= DATASET CONTENT =
↓↓↓

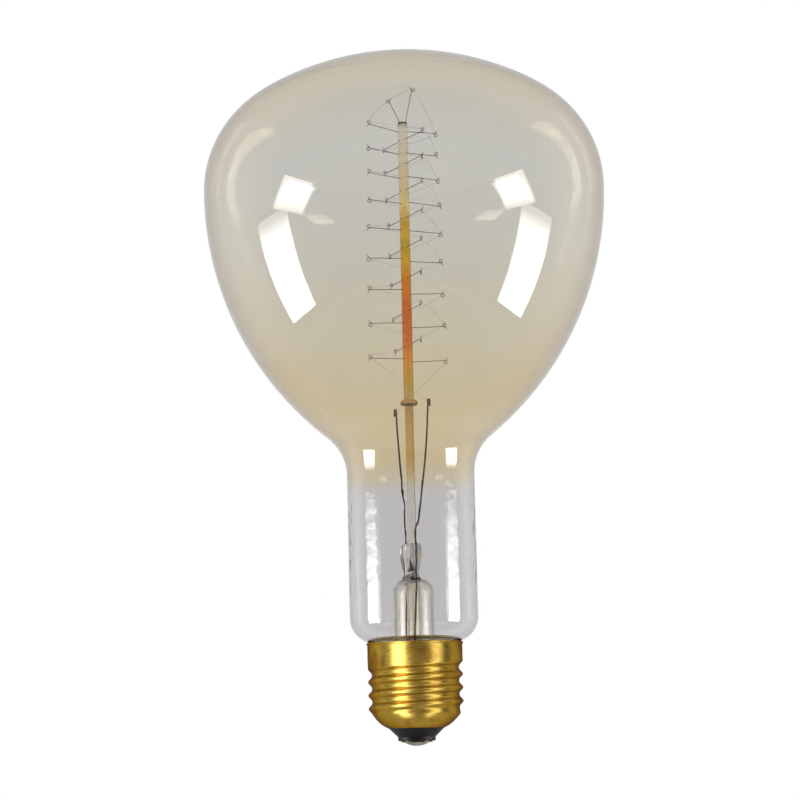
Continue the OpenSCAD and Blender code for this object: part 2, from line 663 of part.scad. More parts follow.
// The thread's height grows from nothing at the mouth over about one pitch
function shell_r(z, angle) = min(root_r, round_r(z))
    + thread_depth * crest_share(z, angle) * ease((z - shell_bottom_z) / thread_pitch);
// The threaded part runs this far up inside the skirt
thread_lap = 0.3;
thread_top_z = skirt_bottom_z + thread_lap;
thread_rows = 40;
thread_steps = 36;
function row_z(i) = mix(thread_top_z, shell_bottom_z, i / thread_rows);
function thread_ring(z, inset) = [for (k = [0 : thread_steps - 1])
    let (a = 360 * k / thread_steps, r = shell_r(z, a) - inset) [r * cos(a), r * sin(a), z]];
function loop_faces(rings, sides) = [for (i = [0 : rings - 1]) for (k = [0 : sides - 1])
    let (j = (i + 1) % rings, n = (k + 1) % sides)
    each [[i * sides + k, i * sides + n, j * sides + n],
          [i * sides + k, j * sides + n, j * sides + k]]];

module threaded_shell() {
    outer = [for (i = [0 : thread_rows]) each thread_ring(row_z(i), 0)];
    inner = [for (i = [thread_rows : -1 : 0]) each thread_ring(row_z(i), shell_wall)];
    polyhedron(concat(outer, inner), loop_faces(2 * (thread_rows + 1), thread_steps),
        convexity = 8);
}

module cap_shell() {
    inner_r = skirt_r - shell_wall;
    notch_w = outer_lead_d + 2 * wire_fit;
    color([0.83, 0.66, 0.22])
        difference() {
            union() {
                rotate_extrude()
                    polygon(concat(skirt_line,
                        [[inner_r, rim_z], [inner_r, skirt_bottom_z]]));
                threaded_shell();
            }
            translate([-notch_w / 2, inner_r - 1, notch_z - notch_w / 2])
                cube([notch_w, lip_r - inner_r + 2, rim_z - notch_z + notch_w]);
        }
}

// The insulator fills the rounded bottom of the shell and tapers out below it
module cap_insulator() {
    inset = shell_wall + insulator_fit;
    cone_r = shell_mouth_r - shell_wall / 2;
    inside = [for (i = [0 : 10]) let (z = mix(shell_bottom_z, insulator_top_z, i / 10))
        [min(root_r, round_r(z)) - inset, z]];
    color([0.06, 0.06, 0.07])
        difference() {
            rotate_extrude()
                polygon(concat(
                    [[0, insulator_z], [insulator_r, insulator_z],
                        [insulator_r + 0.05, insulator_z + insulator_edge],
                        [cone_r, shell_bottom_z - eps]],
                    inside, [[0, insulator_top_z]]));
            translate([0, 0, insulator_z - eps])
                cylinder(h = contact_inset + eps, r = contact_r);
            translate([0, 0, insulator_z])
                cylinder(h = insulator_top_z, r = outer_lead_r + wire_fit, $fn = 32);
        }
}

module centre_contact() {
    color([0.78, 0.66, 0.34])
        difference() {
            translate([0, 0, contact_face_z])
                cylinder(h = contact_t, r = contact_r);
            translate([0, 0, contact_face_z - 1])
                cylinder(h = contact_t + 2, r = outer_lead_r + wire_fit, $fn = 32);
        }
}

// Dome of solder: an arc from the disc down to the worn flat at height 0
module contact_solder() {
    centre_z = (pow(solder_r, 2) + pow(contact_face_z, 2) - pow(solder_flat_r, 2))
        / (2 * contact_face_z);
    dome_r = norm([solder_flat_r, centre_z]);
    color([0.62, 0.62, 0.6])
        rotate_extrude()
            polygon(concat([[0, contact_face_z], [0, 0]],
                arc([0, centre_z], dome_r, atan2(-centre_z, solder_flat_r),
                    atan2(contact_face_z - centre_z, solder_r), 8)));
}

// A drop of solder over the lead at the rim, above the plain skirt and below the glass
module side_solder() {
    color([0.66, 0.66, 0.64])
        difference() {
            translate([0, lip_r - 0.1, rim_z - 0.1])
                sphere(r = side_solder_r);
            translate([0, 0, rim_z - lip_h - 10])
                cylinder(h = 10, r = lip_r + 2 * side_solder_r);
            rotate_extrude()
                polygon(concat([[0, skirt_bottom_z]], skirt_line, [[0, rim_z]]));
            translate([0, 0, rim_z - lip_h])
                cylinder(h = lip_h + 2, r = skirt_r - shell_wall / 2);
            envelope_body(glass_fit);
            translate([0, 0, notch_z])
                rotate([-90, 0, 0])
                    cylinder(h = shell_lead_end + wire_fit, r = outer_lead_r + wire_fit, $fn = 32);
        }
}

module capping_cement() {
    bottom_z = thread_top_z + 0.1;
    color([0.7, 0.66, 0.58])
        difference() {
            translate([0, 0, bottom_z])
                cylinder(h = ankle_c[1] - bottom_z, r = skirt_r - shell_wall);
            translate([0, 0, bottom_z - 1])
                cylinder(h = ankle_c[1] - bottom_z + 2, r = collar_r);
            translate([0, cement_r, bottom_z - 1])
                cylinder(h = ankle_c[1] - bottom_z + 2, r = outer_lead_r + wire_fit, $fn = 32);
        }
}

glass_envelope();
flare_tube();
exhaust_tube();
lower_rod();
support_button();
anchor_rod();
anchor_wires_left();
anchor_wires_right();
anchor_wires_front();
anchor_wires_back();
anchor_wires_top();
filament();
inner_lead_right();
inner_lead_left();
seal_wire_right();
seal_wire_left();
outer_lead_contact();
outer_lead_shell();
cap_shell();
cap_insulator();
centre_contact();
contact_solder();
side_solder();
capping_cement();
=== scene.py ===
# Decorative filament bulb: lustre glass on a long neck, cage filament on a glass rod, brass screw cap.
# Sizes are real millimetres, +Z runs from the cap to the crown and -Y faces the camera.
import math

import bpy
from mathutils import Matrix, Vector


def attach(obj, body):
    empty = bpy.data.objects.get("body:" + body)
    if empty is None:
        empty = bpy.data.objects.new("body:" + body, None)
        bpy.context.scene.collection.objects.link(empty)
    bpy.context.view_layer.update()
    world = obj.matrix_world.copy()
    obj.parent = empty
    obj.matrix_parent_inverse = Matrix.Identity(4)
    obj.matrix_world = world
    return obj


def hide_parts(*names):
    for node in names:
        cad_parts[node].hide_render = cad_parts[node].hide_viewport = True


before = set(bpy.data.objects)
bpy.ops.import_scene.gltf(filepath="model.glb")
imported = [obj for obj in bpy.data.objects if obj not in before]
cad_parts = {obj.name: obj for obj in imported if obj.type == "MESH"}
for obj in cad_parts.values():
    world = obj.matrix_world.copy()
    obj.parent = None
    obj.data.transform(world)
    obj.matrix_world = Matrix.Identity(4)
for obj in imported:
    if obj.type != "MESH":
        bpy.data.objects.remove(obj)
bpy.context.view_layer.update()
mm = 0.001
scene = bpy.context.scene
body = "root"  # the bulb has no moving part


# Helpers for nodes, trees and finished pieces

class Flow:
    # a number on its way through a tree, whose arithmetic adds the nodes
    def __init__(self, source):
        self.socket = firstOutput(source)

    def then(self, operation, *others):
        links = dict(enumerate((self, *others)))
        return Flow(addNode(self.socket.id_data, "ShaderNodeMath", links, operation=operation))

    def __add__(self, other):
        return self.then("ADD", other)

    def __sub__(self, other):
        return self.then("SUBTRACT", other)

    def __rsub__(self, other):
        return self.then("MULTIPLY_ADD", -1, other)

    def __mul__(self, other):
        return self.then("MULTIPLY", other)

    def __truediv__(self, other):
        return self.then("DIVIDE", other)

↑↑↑

= TO DO =
Take the listing above and repeat exactly the lines from the one containing "glass_envelope();" through the one containing "in imported if", both included.

= EXERCISE RESULT =
glass_envelope();
flare_tube();
exhaust_tube();
lower_rod();
support_button();
anchor_rod();
anchor_wires_left();
anchor_wires_right();
anchor_wires_front();
anchor_wires_back();
anchor_wires_top();
filament();
inner_lead_right();
inner_lead_left();
seal_wire_right();
seal_wire_left();
outer_lead_contact();
outer_lead_shell();
cap_shell();
cap_insulator();
centre_contact();
contact_solder();
side_solder();
capping_cement();
=== scene.py ===
# Decorative filament bulb: lustre glass on a long neck, cage filament on a glass rod, brass screw cap.
# Sizes are real millimetres, +Z runs from the cap to the crown and -Y faces the camera.
import math

import bpy
from mathutils import Matrix, Vector


def attach(obj, body):
    empty = bpy.data.objects.get("body:" + body)
    if empty is None:
        empty = bpy.data.objects.new("body:" + body, None)
        bpy.context.scene.collection.objects.link(empty)
    bpy.context.view_layer.update()
    world = obj.matrix_world.copy()
    obj.parent = empty
    obj.matrix_parent_inverse = Matrix.Identity(4)
    obj.matrix_world = world
    return obj


def hide_parts(*names):
    for node in names:
        cad_parts[node].hide_render = cad_parts[node].hide_viewport = True


before = set(bpy.data.objects)
bpy.ops.import_scene.gltf(filepath="model.glb")
imported = [obj for obj in bpy.data.objects if obj not in before]
cad_parts = {obj.name: obj for obj in imported if obj.type == "MESH"}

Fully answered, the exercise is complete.